Do this:
Quote exactly the lines from the line containing "outer = loop_line(0, 0, 0)" to the line containing "in imported if", both lines included, please, and nothing more.

* BEGIN Data segment *

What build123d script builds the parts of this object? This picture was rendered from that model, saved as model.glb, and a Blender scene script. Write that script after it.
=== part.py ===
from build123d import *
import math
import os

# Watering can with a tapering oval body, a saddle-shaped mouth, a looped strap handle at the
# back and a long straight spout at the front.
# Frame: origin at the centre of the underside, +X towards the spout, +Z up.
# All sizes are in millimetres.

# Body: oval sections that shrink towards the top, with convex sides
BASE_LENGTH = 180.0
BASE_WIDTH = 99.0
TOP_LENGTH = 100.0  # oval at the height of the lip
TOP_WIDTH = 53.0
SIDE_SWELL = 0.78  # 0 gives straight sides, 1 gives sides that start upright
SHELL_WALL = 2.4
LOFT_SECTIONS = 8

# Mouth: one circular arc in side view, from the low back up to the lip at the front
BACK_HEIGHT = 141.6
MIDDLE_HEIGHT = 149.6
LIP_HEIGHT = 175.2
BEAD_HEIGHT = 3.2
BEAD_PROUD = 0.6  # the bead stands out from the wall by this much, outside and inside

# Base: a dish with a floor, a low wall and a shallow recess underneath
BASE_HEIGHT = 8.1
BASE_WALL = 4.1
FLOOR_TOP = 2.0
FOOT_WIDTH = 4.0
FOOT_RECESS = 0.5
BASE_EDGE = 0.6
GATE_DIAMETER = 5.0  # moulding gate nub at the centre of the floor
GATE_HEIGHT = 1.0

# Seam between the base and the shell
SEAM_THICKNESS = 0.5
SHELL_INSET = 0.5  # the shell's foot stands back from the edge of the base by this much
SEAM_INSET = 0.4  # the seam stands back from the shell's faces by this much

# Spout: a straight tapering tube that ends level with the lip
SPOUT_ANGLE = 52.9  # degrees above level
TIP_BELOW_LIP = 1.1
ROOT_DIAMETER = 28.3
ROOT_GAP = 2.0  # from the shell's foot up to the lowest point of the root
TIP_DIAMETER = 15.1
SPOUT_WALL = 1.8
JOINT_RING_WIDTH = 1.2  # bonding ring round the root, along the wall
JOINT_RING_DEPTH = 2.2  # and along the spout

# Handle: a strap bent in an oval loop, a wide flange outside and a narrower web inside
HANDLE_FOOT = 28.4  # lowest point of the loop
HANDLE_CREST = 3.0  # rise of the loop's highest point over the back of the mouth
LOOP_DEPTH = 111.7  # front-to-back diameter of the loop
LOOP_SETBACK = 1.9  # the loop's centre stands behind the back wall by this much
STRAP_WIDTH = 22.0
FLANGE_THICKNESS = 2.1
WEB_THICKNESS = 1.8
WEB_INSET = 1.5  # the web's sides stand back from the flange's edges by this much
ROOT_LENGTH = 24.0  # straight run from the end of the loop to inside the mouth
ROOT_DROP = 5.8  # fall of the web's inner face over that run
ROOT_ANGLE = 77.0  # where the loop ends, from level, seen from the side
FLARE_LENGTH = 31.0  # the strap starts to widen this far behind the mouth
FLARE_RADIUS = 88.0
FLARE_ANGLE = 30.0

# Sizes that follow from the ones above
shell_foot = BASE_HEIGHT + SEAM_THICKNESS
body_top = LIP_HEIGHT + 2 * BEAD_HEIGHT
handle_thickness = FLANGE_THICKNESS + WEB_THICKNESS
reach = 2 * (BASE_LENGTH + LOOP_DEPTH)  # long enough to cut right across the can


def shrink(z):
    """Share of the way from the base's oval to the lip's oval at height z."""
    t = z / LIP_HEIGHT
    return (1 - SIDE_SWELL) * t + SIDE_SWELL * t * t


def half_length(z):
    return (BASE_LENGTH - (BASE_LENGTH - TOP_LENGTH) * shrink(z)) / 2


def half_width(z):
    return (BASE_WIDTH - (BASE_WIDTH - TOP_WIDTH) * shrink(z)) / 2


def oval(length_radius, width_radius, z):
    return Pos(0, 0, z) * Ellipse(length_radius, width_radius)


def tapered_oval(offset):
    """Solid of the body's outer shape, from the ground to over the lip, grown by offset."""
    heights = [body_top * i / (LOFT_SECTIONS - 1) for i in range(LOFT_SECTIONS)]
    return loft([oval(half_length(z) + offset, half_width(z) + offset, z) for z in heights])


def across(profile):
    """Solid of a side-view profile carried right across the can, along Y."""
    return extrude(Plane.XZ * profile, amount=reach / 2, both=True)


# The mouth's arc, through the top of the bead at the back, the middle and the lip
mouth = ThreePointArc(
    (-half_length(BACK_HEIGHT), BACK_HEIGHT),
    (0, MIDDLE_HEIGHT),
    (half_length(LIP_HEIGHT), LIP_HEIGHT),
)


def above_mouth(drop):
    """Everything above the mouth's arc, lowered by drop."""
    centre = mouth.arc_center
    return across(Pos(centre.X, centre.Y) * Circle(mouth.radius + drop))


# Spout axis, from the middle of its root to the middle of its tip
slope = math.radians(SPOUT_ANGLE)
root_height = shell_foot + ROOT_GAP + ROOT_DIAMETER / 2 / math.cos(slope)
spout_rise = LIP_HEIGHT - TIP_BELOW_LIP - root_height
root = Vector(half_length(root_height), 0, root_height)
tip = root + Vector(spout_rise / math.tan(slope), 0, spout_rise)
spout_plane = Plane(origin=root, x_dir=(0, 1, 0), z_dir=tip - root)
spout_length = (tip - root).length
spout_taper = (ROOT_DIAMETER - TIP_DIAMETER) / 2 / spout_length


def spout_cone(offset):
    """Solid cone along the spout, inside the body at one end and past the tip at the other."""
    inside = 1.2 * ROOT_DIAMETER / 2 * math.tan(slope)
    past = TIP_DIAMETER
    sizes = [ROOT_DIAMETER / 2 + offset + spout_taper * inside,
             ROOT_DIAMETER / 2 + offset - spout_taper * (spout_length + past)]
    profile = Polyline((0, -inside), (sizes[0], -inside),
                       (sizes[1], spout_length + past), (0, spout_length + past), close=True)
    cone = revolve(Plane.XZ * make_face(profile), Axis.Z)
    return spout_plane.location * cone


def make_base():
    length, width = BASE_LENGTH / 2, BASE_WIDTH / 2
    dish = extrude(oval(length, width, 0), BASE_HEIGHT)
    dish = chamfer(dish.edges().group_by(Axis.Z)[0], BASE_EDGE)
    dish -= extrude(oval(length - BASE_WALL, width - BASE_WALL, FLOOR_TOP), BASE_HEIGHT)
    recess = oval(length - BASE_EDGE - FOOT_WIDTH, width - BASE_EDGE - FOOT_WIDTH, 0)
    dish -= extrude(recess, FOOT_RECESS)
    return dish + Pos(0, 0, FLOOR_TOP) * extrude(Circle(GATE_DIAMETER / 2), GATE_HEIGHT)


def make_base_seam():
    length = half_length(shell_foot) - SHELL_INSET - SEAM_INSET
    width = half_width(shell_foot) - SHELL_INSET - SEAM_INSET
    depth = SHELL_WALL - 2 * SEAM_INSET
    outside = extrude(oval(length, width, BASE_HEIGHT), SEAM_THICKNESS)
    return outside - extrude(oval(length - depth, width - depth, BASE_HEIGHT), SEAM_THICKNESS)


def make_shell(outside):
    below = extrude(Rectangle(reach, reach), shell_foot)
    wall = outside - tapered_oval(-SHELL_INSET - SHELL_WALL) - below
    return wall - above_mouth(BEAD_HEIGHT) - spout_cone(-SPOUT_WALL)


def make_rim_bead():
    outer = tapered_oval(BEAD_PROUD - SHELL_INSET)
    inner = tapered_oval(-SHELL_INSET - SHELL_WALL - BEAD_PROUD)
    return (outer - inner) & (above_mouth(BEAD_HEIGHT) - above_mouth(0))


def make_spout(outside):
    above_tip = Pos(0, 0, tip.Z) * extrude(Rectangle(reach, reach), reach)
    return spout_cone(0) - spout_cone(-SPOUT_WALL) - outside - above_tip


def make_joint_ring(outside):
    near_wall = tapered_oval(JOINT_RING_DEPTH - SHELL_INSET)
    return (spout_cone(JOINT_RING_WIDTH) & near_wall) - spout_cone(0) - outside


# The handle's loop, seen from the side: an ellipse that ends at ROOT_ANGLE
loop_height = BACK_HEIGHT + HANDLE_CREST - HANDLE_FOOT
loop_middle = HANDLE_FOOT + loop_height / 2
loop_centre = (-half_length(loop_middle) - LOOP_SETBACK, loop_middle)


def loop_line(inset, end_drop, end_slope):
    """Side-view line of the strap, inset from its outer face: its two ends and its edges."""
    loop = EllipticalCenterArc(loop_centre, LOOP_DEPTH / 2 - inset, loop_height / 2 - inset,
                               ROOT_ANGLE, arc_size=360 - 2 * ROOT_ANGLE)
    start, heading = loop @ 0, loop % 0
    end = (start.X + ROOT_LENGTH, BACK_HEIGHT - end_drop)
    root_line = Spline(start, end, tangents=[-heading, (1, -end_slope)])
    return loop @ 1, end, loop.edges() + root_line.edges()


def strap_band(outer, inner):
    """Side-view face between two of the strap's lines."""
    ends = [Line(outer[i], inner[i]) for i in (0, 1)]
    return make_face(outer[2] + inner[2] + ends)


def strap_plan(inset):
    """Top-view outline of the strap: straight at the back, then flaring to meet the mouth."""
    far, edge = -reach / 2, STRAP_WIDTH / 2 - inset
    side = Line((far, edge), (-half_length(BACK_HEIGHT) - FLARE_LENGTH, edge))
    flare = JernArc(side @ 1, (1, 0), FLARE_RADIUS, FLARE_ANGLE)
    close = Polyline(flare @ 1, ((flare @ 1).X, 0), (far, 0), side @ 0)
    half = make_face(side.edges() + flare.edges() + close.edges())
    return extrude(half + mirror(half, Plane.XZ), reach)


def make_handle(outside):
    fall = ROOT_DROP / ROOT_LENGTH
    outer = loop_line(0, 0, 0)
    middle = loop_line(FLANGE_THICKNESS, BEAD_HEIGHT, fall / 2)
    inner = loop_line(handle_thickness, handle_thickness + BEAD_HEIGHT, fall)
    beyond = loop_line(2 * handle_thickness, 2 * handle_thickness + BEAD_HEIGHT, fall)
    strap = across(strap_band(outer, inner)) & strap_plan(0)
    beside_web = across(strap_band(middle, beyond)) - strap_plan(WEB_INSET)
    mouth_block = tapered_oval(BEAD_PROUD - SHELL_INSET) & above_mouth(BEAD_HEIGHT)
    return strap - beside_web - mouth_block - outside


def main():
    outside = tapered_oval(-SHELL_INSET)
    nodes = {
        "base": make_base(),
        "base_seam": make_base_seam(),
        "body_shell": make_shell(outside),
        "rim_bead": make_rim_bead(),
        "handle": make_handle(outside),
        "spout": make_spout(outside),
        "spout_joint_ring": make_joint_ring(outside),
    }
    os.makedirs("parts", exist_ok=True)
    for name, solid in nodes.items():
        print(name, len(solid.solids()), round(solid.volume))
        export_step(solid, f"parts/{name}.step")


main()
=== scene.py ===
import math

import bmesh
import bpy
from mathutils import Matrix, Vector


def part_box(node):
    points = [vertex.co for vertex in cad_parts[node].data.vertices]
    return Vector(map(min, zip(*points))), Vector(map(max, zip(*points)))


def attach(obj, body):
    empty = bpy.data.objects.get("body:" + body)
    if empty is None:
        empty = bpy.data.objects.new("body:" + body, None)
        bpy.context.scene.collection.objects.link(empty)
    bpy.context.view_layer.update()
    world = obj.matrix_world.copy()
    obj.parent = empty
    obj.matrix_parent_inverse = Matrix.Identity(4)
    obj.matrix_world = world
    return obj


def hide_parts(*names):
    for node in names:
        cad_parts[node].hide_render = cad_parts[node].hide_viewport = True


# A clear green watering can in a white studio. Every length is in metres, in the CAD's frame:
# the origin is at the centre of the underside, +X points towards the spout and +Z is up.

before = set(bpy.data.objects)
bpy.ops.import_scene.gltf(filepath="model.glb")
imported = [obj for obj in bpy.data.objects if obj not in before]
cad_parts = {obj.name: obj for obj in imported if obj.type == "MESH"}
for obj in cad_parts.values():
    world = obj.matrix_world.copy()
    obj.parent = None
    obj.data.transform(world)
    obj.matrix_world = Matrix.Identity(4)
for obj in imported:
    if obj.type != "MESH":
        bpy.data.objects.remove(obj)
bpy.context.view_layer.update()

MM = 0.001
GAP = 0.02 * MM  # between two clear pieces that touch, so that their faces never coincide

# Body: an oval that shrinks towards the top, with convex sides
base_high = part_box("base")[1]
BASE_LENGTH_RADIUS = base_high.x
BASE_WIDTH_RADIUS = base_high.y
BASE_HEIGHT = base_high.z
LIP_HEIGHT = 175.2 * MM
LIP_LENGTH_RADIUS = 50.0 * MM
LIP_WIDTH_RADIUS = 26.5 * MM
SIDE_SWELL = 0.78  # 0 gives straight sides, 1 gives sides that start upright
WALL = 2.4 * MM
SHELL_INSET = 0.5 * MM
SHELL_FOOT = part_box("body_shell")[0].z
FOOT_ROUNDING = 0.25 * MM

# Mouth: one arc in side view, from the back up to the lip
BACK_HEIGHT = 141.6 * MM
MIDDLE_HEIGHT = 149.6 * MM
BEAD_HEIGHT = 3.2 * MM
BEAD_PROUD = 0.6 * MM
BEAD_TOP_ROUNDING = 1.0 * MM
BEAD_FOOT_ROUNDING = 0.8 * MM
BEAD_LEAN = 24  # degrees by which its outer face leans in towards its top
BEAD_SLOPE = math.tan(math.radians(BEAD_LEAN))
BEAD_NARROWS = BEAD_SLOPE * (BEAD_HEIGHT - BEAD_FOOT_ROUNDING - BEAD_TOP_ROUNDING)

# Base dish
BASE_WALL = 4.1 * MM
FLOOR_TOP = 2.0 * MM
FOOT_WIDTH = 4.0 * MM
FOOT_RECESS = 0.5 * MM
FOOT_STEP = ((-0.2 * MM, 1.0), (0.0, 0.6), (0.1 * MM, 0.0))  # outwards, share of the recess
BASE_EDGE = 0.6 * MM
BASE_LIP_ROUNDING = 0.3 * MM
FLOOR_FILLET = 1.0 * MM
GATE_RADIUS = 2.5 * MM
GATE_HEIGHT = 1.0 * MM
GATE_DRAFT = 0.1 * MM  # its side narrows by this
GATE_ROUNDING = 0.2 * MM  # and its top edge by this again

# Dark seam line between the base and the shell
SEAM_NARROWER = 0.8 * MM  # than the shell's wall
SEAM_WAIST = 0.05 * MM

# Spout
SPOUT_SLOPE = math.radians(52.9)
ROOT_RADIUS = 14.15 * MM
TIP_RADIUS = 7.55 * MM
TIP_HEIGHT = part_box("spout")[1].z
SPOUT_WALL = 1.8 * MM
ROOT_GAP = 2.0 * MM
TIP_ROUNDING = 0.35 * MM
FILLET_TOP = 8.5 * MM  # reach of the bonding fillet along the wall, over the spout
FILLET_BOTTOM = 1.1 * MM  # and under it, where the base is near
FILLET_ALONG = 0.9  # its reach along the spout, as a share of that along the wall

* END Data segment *

Answer below:
    outer = loop_line(0, 0, 0)
    middle = loop_line(FLANGE_THICKNESS, BEAD_HEIGHT, fall / 2)
    inner = loop_line(handle_thickness, handle_thickness + BEAD_HEIGHT, fall)
    beyond = loop_line(2 * handle_thickness, 2 * handle_thickness + BEAD_HEIGHT, fall)
    strap = across(strap_band(outer, inner)) & strap_plan(0)
    beside_web = across(strap_band(middle, beyond)) - strap_plan(WEB_INSET)
    mouth_block = tapered_oval(BEAD_PROUD - SHELL_INSET) & above_mouth(BEAD_HEIGHT)
    return strap - beside_web - mouth_block - outside


def main():
    outside = tapered_oval(-SHELL_INSET)
    nodes = {
        "base": make_base(),
        "base_seam": make_base_seam(),
        "body_shell": make_shell(outside),
        "rim_bead": make_rim_bead(),
        "handle": make_handle(outside),
        "spout": make_spout(outside),
        "spout_joint_ring": make_joint_ring(outside),
    }
    os.makedirs("parts", exist_ok=True)
    for name, solid in nodes.items():
        print(name, len(solid.solids()), round(solid.volume))
        export_step(solid, f"parts/{name}.step")


main()
=== scene.py ===
import math

import bmesh
import bpy
from mathutils import Matrix, Vector


def part_box(node):
    points = [vertex.co for vertex in cad_parts[node].data.vertices]
    return Vector(map(min, zip(*points))), Vector(map(max, zip(*points)))


def attach(obj, body):
    empty = bpy.data.objects.get("body:" + body)
    if empty is None:
        empty = bpy.data.objects.new("body:" + body, None)
        bpy.context.scene.collection.objects.link(empty)
    bpy.context.view_layer.update()
    world = obj.matrix_world.copy()
    obj.parent = empty
    obj.matrix_parent_inverse = Matrix.Identity(4)
    obj.matrix_world = world
    return obj


def hide_parts(*names):
    for node in names:
        cad_parts[node].hide_render = cad_parts[node].hide_viewport = True


# A clear green watering can in a white studio. Every length is in metres, in the CAD's frame:
# the origin is at the centre of the underside, +X points towards the spout and +Z is up.

before = set(bpy.data.objects)
bpy.ops.import_scene.gltf(filepath="model.glb")
imported = [obj for obj in bpy.data.objects if obj not in before]
cad_parts = {obj.name: obj for obj in imported if obj.type == "MESH"}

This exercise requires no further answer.